Just for a quick update on how Job is doing, he is back working with an organization that works in the national parks here in Honduras. He has a 3-month contract, as almost all jobs here are temporal. Unfortunately, due to corruption in this country, in order to secure a long-term job most positions require you to be affiliated with a political party. However, when Job finishes this contract he’s planning to come serve here with us in Las Mangas for a month before starting another job.
- For the encouragement we have in His Word!

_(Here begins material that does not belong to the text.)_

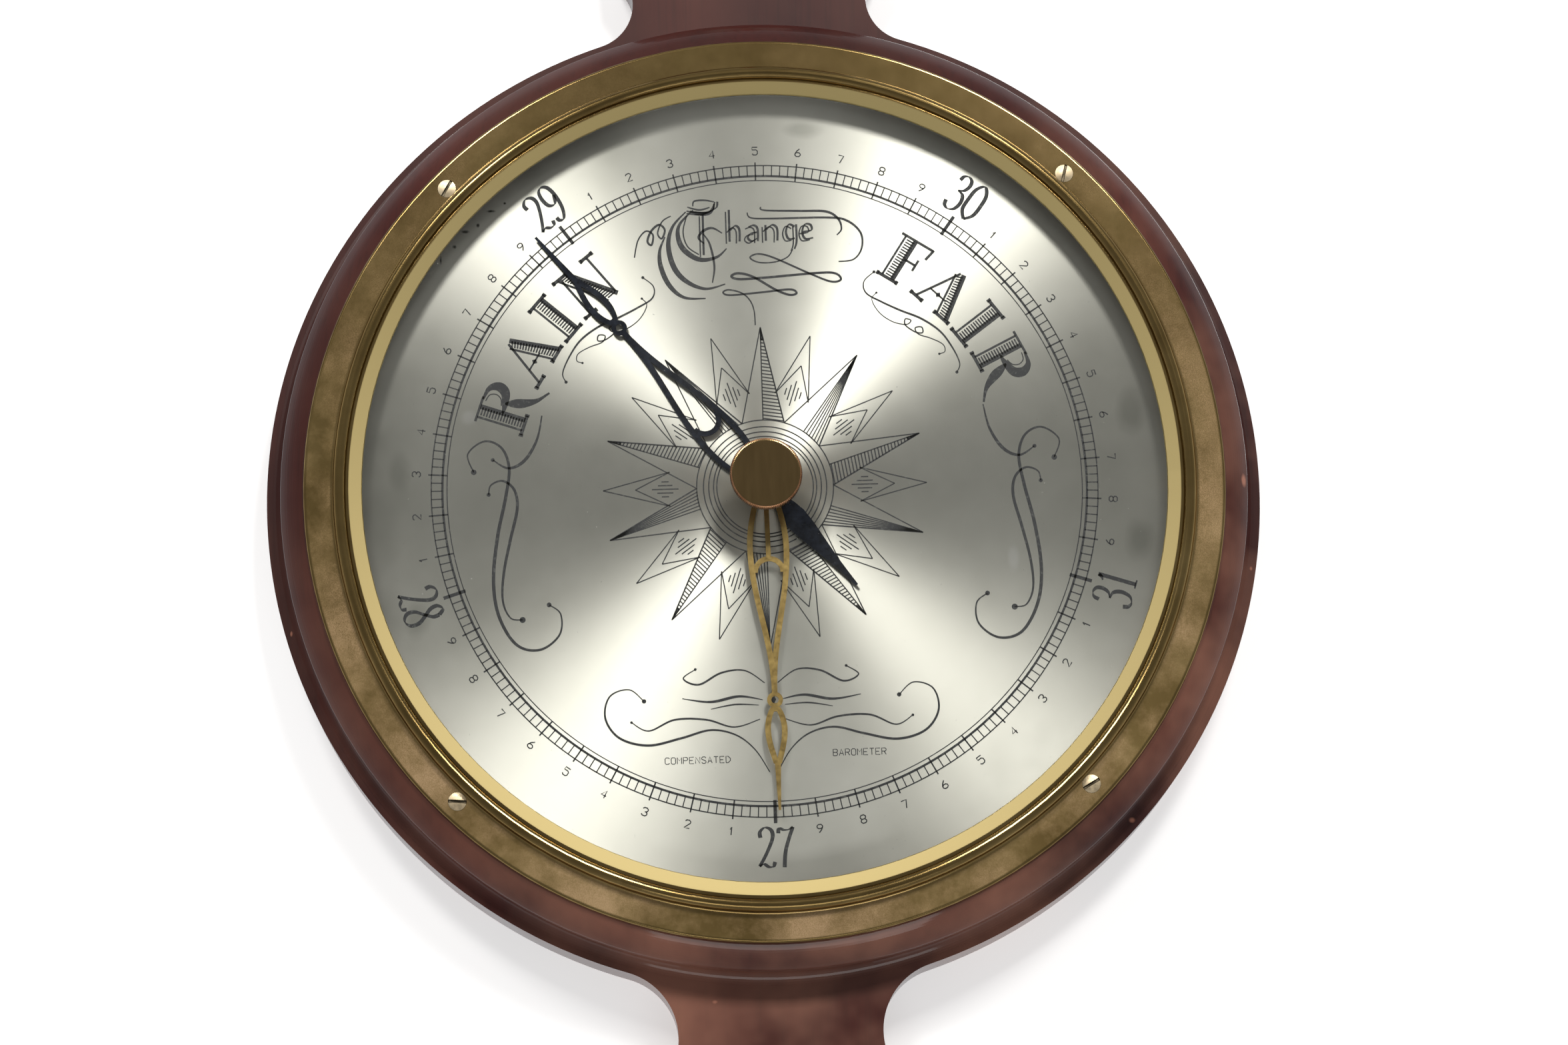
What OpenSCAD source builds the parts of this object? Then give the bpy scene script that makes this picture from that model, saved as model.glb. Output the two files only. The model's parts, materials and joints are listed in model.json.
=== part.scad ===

- For the beauty of His creation
- For the open and honest communication I’ve had with Larry & Allison that has deepened our relationship for doing ministry together
- For the experience Larry & Allison have here that they share with me as I learn
- For the education and experience I’ve had leading up to this point that will help me do what God has called me here to do
- For the blessings of food, clothing, and shelter that we so often take for granted
PRAY TO GOD:
- That He would open doors for me to develop relationships with the farmers here
- That He would help me adjust well to living in a new community in a rural area
- That I would continue to improve in Spanish, both understanding as well as speaking
- That each of the youth in the discipleship group would make the decision to turn their lives over to Christ and grow a personal relationship with Him
- That He would keep me healthy and safe
- For Erick and Araceli as they adjust to their growing family
- That He would provide guidance and patience for Job in his work and the next step God has for him
Thank you for joining me in this ministry, through your prayers, encouragement, and financial support! I appreciate you and thank God for you often!